__Exercise aim__. Starting with the first line and ending with the line that holds "from build123d import *", repeat the material exactly.

__Recorded information__.
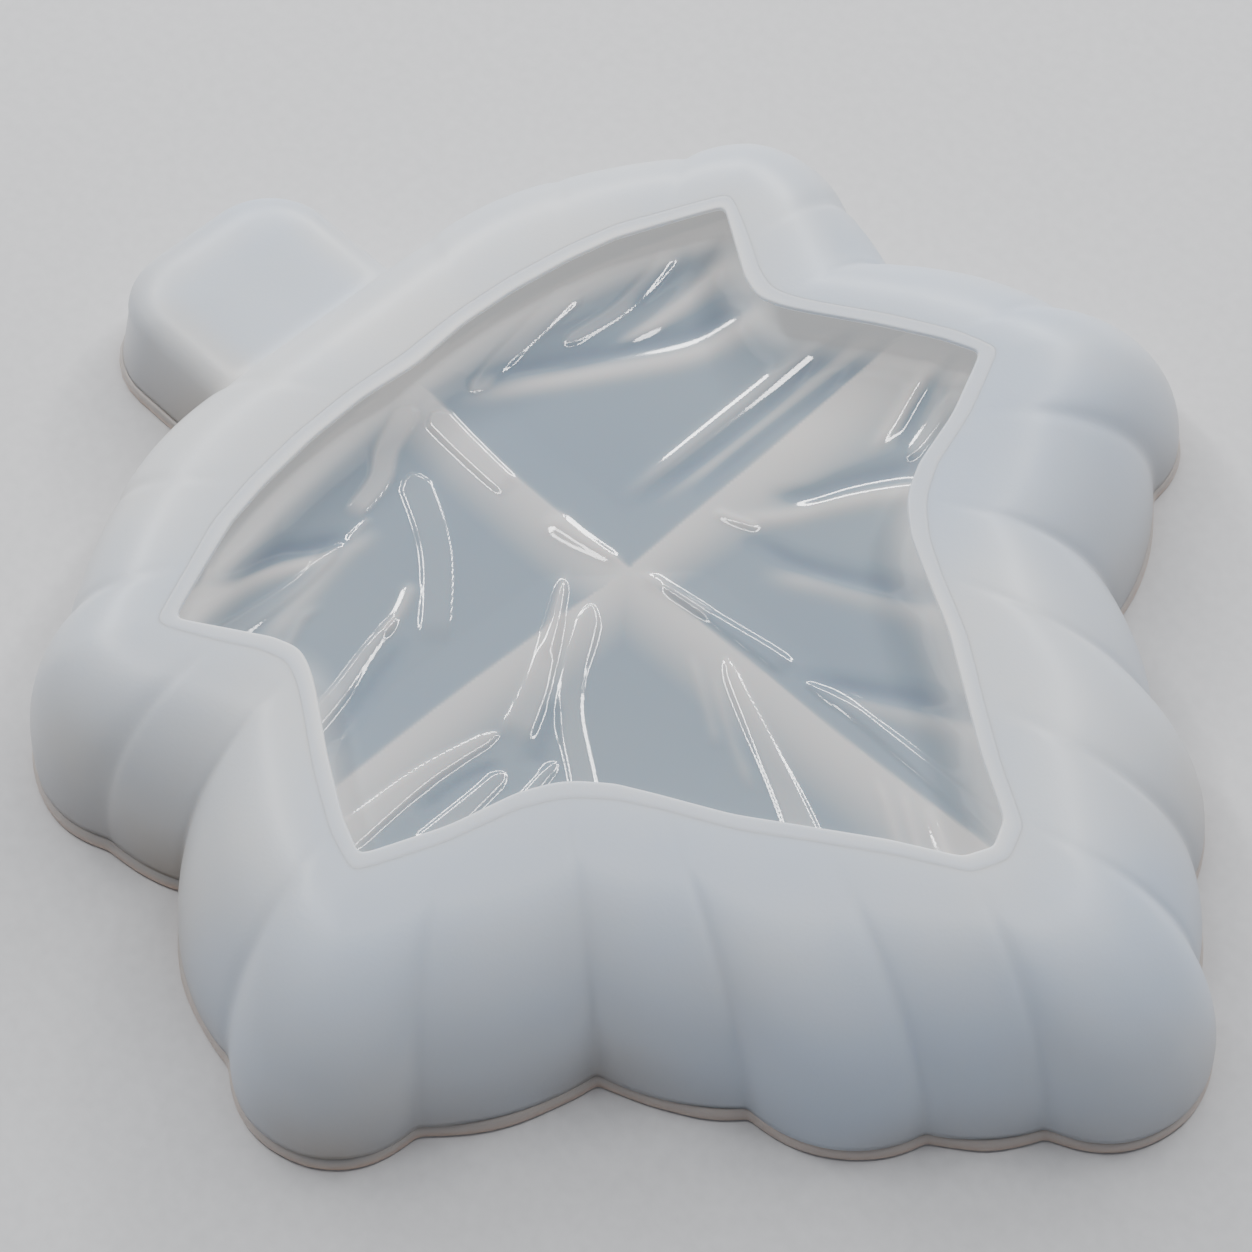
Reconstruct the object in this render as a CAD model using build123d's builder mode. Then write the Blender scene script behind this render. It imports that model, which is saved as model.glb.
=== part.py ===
"""Silicone casting mould for a five-lobed leaf dish, in millimetres.

The mould is a double skin. A pleated skirt with a pouring mouth stands round a hollow core that
carries the leaf face and its veins, and both skins meet in a flange at the foot. Resin fills the gap.
Skirt and core are divided at the notches between the leaf's lobes.
+X runs along the midrib to the leaf's tip, the stem points to -X, and the foot rests on z = 0.
"""

import math
import os

from build123d import *

# Overall heights
HEIGHT = 32.6  # foot to the top of the pouring lip
FLANGE = 2.6  # thickness of the foot flange
FACE_LEVEL = 23.6  # the leaf face above the table
VEIN_HEIGHT = 1.3  # crest of a vein above the leaf face

# Skins
WALL = 3.2  # skirt, lip and stem pocket
RESIN_GAP = 5.6  # room for the resin between skirt and core
CORE_SKIN = 3.0
FLANGE_PROUD = 0.8  # how far the flange stands out from the wall
LIP_WIDTH = 3.4  # flat band round the mouth
FACE_MARGIN = 2.0  # how far the leaf face runs on under the lip
SPAN_STEPS = 3  # wall profiles from a crown to the crease beside it

# Stem pocket
STEM_END = -125.0
STEM_ROOT = -72.0  # hidden inside the body
STEM_CENTRE = -2.5  # the stem lies a little to one side of the midrib
STEM_HALF_WIDTH = 24.2
STEM_HEIGHT = 21.5
STEM_CORNER = 15.0  # corner in plan
STEM_CORNER_LOSS = 0.6  # how fast the corner shrinks as the plan moves in
STEM_EDGE = 7.0  # rounding of the top edge
STEM_TAPER = 11.0  # degrees
STEM_STEPS = 4  # sections round the top edge

# Veins
VEIN_WIDTH = 9.0
CROSS_VEIN_X = -5.6  # where the side veins leave the midrib
BASAL_VEIN_X = -55.0  # where the basal veins leave the midrib
SIDE_LOBE = (7.0, 78.0)
BASAL_LOBE = (-45.0, 70.0)
TIP = (83.0, 0.0)

# Half of the outline, from the leaf's tip round to the stem. Each station is a point on the foot, the
# point of the mouth above it, and how square the wall's profile is there (0.55 is a quarter ellipse).
# The crowns of the bulges and the creases between them take turns.
STATIONS = [
    ((125.0, 0.0), (79.0, 0.0), 0.6),  # tip crown
    ((110.8, 18.6), (76.7, 5.0), 0.6),
    ((104.9, 27.3), (66.2, 11.2), 0.6),
    ((97.8, 33.2), (56.5, 18.0), 0.6),
    ((88.8, 46.2), (45.4, 25.8), 0.6),
    ((74.5, 50.6), (34.1, 31.9), 0.6),
    ((64.8, 58.7), (27.8, 35.5), 0.6),
    ((53.0, 64.0), (21.6, 40.9), 0.6),  # notch between the tip lobe and a side lobe
    ((48.8, 77.7), (18.1, 47.8), 0.6),
    ((39.4, 91.4), (14.9, 60.0), 0.6),
    ((30.5, 107.8), (8.9, 74.1), 0.6),  # side lobe crown
    ((8.8, 105.2), (2.0, 71.4), 0.6),
    ((-7.7, 100.9), (-9.0, 65.2), 0.6),
    ((-22.0, 89.0), (-26.3, 54.0), 0.6),  # notch between a side lobe and a basal lobe
    ((-28.5, 91.6), (-32.8, 56.4), 0.63),
    ((-37.6, 93.0), (-38.7, 60.2), 0.67),
    ((-60.5, 91.2), (-47.3, 65.8), 0.73),  # basal lobe crown
    ((-67.5, 77.8), (-52.3, 54.4), 0.78),
    ((-75.9, 65.9), (-55.8, 46.0), 0.78),
    ((-82.0, 55.5), (-58.0, 36.6), 0.78),
    ((-87.6, 41.3), (-59.8, 24.1), 0.78),
    ((-88.7, 27.2), (-60.4, 12.0), 0.78),  # root of the stem
    ((-88.7, 0.0), (-59.4, 0.0), 0.78),
]
TIP_NOTCH = 7
SIDE_NOTCH = 13
STEM_NOTCH = 21
LOBES = (
    "left_side_lobe",
    "left_basal_lobe",
    "stem_side",
    "right_basal_lobe",
    "right_side_lobe",
    "tip_lobe",
)


def mirrored(point):
    """The matching point on the other side of the midrib."""
    return (point[0], -point[1])


def all_round(half):
    """The stations of the whole outline."""
    other_half = [(mirrored(foot), mirrored(mouth), square) for foot, mouth, square in half[1:-1]]
    return half + other_half[::-1]


def moved_in(station, inset):
    """The station's foot, moved towards its mouth by inset."""
    foot, mouth = Vector(*station[0]), Vector(*station[1])
    return foot + (mouth - foot).normalized() * inset


def mouth_outline(margin):
    """A flat shape of the pouring mouth, moved out by margin."""
    corners = []
    for foot, mouth, _ in OUTLINE:
        inward = (Vector(*mouth) - Vector(*foot)).normalized()
        corners.append(Vector(*mouth) - inward * margin)
    with BuildSketch() as shape:
        with BuildLine():
            Polyline(corners, close=True)
        make_face()
    return shape.sketch


def span_handle(feet, crown, step):
    """The Bezier handle that makes the foot's span from a crown to a crease a round bulge."""
    centre = feet[crown]
    span = feet[(crown + step) % len(feet)] - centre
    incoming = centre - feet[(crown - step) % len(feet)]
    share = span.length / (span.length + incoming.length)
    turn = math.radians(incoming.get_signed_angle(span, Vector(0, 0, 1)) * share)
    return centre + span / 2 + Vector(span.Y, -span.X) * math.tan(turn / 2)


def foot_outline(inset):
    """A flat shape of the pleated foot, moved in by inset."""
    feet = [moved_in(station, inset) for station in OUTLINE]
    with BuildSketch() as shape:
        with BuildLine():
            for crown in range(0, len(feet), 2):
                Bezier(feet[crown - 1], span_handle(feet, crown, -1), feet[crown])
                Bezier(feet[crown], span_handle(feet, crown, 1), feet[(crown + 1) % len(feet)])
        make_face()
    return shape.sketch


def wall_stations(first, last):
    """The stations from one notch to another, with more of them along each round bulge."""
    feet = [Vector(*foot) for foot, _, _ in OUTLINE]
    fine = [OUTLINE[first]]
    for index in range(first, last):
        here, there = OUTLINE[index % len(OUTLINE)], OUTLINE[(index + 1) % len(OUTLINE)]
        here_is_crown = index % 2 == 0
        crown = (index if here_is_crown else index + 1) % len(OUTLINE)
        handle = span_handle(feet, crown, 1 if here_is_crown else -1)
        for step in range(1, SPAN_STEPS + 1):
            t = step / SPAN_STEPS
            foot = Vector(*here[0]) * (1 - t) ** 2 + handle * 2 * t * (1 - t) + Vector(*there[0]) * t**2
            mouth = Vector(*here[1]) * (1 - t) + Vector(*there[1]) * t
            square = here[2] * (1 - t) + there[2] * t
            fine.append(((foot.X, foot.Y), (mouth.X, mouth.Y), square))
    return fine


def arch(start, end, top, square):
    """Bezier points of one side of a wall's profile: upright at the flange, level at the top."""
    return (
        (start, FLANGE),
        (start, FLANGE + (top - FLANGE) * square),
        (end - (end - start) * square, top),
        (end, top),
    )


def wall(stations, outer_inset, inner_inset, margin, top, thickness):
    """A curved skin from the flange up to top, thickness high at its end, margin outside the mouth."""
    with BuildPart() as skin:
        for foot, mouth, square in stations:
            inward = Vector(*mouth) - Vector(*foot)
            end = inward.length - margin
            profile_plane = Plane(origin=foot, x_dir=inward, z_dir=(inward.Y, -inward.X, 0))
            with BuildSketch(profile_plane):
                with BuildLine():
                    Bezier(*arch(outer_inset, end, top, square))
                    Line((end, top), (end, top - thickness))
                    Bezier(*arch(inner_inset, end, top - thickness, square))
                    Line((inner_inset, FLANGE), (outer_inset, FLANGE))
                make_face()
        loft(ruled=True)
    return skin.part


def stem_sketch(inset):
    """The stem's plan, moved in all round by inset and running back into the body."""
    length = STEM_ROOT - STEM_END - inset
    with BuildSketch() as plan:
        with Locations((STEM_ROOT, STEM_CENTRE)):
            Rectangle(length, 2 * (STEM_HALF_WIDTH - inset), align=(Align.MAX, Align.CENTER))
        outer_corners = plan.vertices().group_by(Axis.X)[0]
        fillet(outer_corners, radius=STEM_CORNER - STEM_CORNER_LOSS * inset)
    return plan.sketch


def stem_bar(inset):
    """A solid bar in the shape of the stem, moved in by inset, leaning in and rounded over at the top."""
    shoulder = STEM_HEIGHT - STEM_EDGE
    lean = (shoulder - FLANGE) * math.tan(math.radians(STEM_TAPER))
    edge = STEM_EDGE - inset
    with BuildPart() as bar:
        with BuildSketch(Plane.XY.offset(FLANGE)):
            add(stem_sketch(inset))
        for step in range(STEM_STEPS + 1):
            angle = math.pi / 2 * step / STEM_STEPS
            with BuildSketch(Plane.XY.offset(shoulder + edge * math.sin(angle))):
                add(stem_sketch(inset + lean + edge * (1 - math.cos(angle))))
        loft(ruled=True)
    return bar.part


def vein(start, end):
    """A straight raised rib with a sharp crest, on the leaf face."""
    along = Vector(*end) - Vector(*start)
    across = (-along.Y, along.X, 0)
    profile_plane = Plane(origin=(start[0], start[1], FACE_LEVEL), x_dir=across, z_dir=along)
    with BuildPart() as rib:
        with BuildSketch(profile_plane):
            with BuildLine():
                Polyline((-VEIN_WIDTH / 2, 0), (0, VEIN_HEIGHT), (VEIN_WIDTH / 2, 0), close=True)
            make_face()
        extrude(amount=along.length)
    return rib.part


os.makedirs("parts", exist_ok=True)

OUTLINE = all_round(STATIONS)
core_inset = WALL + RESIN_GAP
hollow_inset = core_inset + CORE_SKIN

# Pleated outer wall from the foot up to the lip, and the side of the inner core up to the leaf face.
# Both are divided at the notches between the lobes, and the wall is open where the stem pocket joins it.
count = len(OUTLINE)
notches = [TIP_NOTCH, SIDE_NOTCH, STEM_NOTCH, count - STEM_NOTCH, count - SIDE_NOTCH, count - TIP_NOTCH]
notches.append(count + TIP_NOTCH)
for lobe, first, last in zip(LOBES, notches, notches[1:]):
    stations = wall_stations(first, last)
    with BuildPart() as lobe_wall:
        add(wall(stations, 0, WALL, LIP_WIDTH, HEIGHT, WALL))
        if lobe == "stem_side":
            add(stem_bar(WALL), mode=Mode.SUBTRACT)
    lobe_wall.part.label = f"{lobe}_wall"
    export_step(lobe_wall.part, f"parts/{lobe}_wall.step")

    with BuildPart() as lobe_core:
        add(wall(stations, core_inset, hollow_inset, FACE_MARGIN, FACE_LEVEL, CORE_SKIN))
    lobe_core.part.label = f"{lobe}_core"
    export_step(lobe_core.part, f"parts/{lobe}_core.step")

# Hollow box that forms the leaf's stem, open towards the body.
with BuildPart() as stem_pocket:
    add(stem_bar(0))
    add(stem_bar(WALL), mode=Mode.SUBTRACT)
    body_side = wall_stations(STEM_NOTCH - 1, count - STEM_NOTCH + 1)
    add(wall(body_side, 0, WALL, LIP_WIDTH, HEIGHT, HEIGHT - FLANGE), mode=Mode.SUBTRACT)
stem_pocket.part.label = "stem_pocket"
export_step(stem_pocket.part, "parts/stem_pocket.step")

# Flat band round the mouth, as thick as the wall that it finishes.
with BuildPart() as pour_lip:
    with BuildSketch(Plane.XY.offset(HEIGHT - WALL)):
        add(mouth_outline(LIP_WIDTH))
        add(mouth_outline(0), mode=Mode.SUBTRACT)
    extrude(amount=WALL)
pour_lip.part.label = "pour_lip"
export_step(pour_lip.part, "parts/pour_lip.step")

# Leaf-shaped top of the core.
with BuildPart() as leaf_face:
    with BuildSketch(Plane.XY.offset(FACE_LEVEL - CORE_SKIN)):
        add(mouth_outline(FACE_MARGIN))
    extrude(amount=CORE_SKIN)
leaf_face.part.label = "leaf_face"
export_step(leaf_face.part, "parts/leaf_face.step")

# Midrib with two side veins and two basal veins, which end at the edge of the leaf face.
with BuildPart() as leaf_veins:
    add(vein((BASAL_VEIN_X - VEIN_WIDTH, 0), TIP))
    for lobe_end in (SIDE_LOBE, mirrored(SIDE_LOBE)):
        add(vein((CROSS_VEIN_X, 0), lobe_end))
    for lobe_end in (BASAL_LOBE, mirrored(BASAL_LOBE)):
        add(vein((BASAL_VEIN_X, 0), lobe_end))
    with BuildSketch(Plane.XY.offset(FACE_LEVEL)):
        add(mouth_outline(FACE_MARGIN))
    extrude(amount=VEIN_HEIGHT, mode=Mode.INTERSECT)
leaf_veins.part.label = "leaf_veins"
export_step(leaf_veins.part, "parts/leaf_veins.step")

# Web that closes the resin space at the foot and stands proud of the wall all round.
with BuildPart() as foot_flange:
    with BuildSketch():
        add(foot_outline(-FLANGE_PROUD))
        add(stem_sketch(-FLANGE_PROUD))
        add(foot_outline(hollow_inset), mode=Mode.SUBTRACT)
    extrude(amount=FLANGE)
foot_flange.part.label = "foot_flange"
export_step(foot_flange.part, "parts/foot_flange.step")
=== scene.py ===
"""Visual model of a silicone casting mould for a leaf dish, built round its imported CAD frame, in metres."""

import math

import bpy
import numpy as np
from mathutils import Matrix, Vector
from mathutils.geometry import delaunay_2d_cdt


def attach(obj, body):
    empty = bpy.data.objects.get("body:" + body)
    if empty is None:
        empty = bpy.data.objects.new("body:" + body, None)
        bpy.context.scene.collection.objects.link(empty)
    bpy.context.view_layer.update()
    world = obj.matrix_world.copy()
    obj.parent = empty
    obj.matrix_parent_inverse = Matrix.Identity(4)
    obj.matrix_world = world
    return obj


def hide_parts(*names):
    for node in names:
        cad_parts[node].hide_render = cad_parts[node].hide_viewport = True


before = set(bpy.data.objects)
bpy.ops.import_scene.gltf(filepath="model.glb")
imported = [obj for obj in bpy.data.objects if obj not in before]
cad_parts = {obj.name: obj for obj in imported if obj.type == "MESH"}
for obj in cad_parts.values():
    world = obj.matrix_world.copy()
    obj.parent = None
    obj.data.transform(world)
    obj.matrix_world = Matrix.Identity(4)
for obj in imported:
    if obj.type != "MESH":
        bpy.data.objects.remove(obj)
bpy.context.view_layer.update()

MM = 0.001

# Lengths are in millimetres up to mesh_object(), which turns them into metres.
HEIGHT = 32.6
FLANGE = 2.6
FLANGE_PROUD = 0.8
FACE_LEVEL = 23.6
WALL = 3.2
RESIN_GAP = 5.6
CORE_SKIN = 3.0
CORE_INSET = WALL + RESIN_GAP
HOLLOW_INSET = CORE_INSET + CORE_SKIN
FACE_MARGIN = 2.0  # the leaf face ends this far outside the mouth

LIP_WIDTH = 3.4
LIP_EDGE = 1.0  # thickness to which the lip thins at the mouth
LIP_STEP = 0.06  # the lip stands this far above the shoulder round it
LIP_RISE = 0.7  # width over which it rises
CORNER = 0.04  # a loop of points this close to a sharp corner keeps the shading beside it flat

# The wall's mesh. Softness and width are counted in columns of it.
SPAN_SAMPLES = 18  # columns from a crown to the crease beside it
WALL_ROWS = 44
FACE_TURN = 14  # rows of the core's side that belong to the leaf face's turned edge
CREASE_SOFTNESS = 0.9
CREASE_WIDTH = 2.2
CREASE_GROOVE = 0.35  # extra depth of a crease between two pleats, in millimetres
MOUTH_SOFTNESS = 2.0
NOTCH_SOFTNESS = 5.5
PROFILE_SOFTNESS = 10.0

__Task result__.
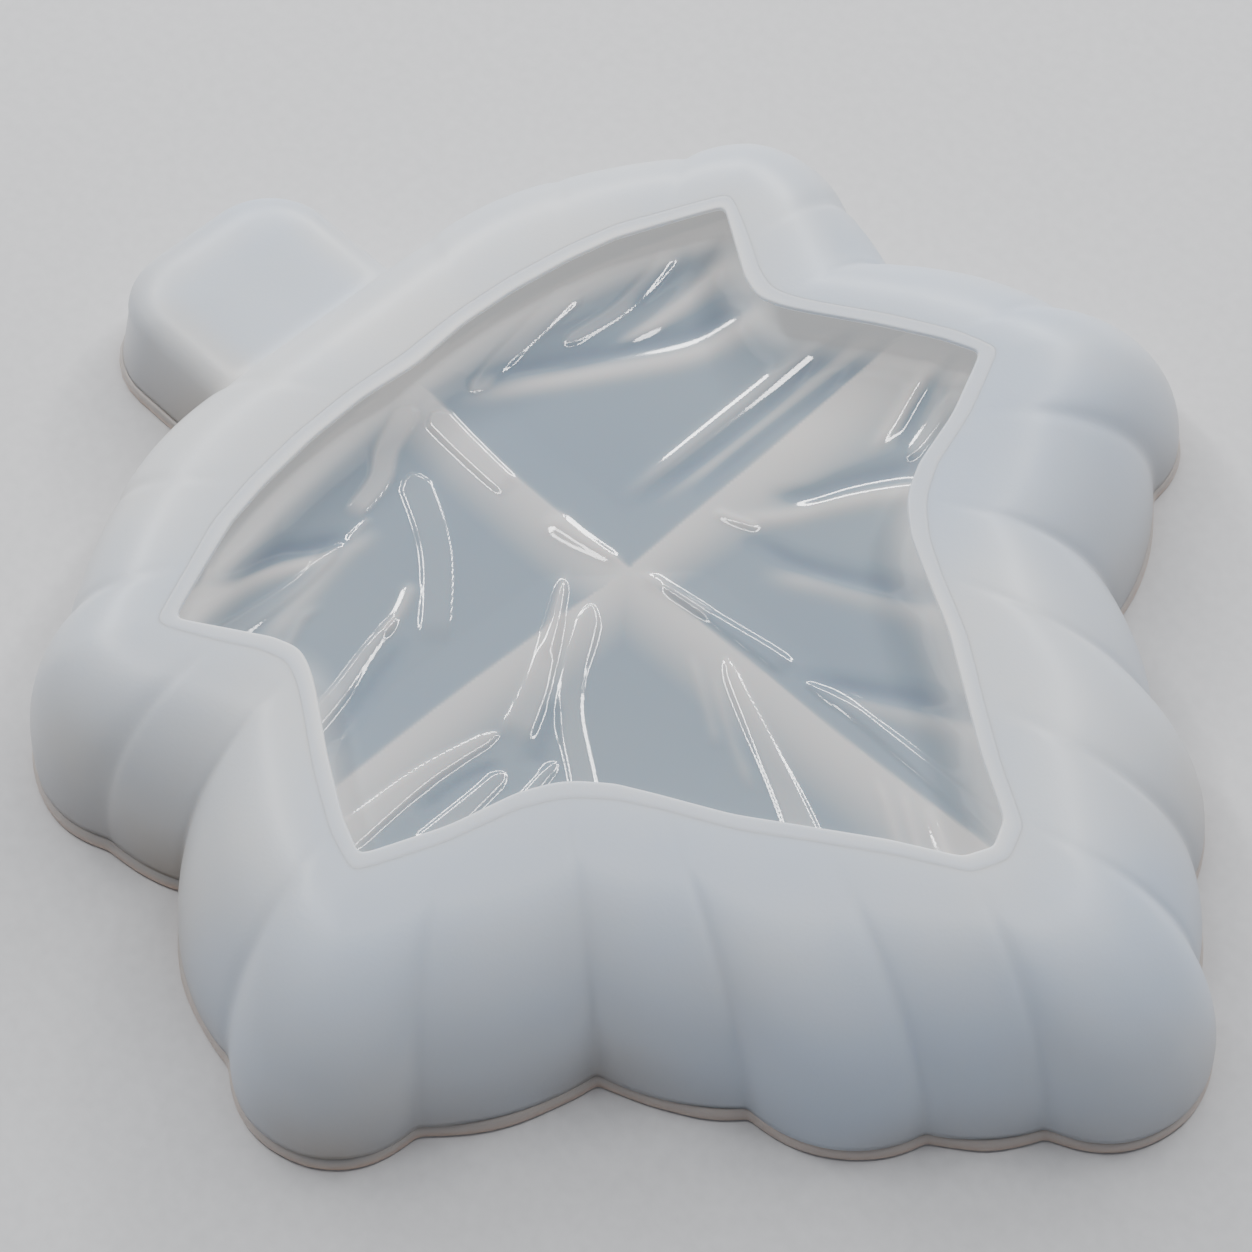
Reconstruct the object in this render as a CAD model using build123d's builder mode. Then write the Blender scene script behind this render. It imports that model, which is saved as model.glb.
=== part.py ===
"""Silicone casting mould for a five-lobed leaf dish, in millimetres.

The mould is a double skin. A pleated skirt with a pouring mouth stands round a hollow core that
carries the leaf face and its veins, and both skins meet in a flange at the foot. Resin fills the gap.
Skirt and core are divided at the notches between the leaf's lobes.
+X runs along the midrib to the leaf's tip, the stem points to -X, and the foot rests on z = 0.
"""

import math
import os

from build123d import *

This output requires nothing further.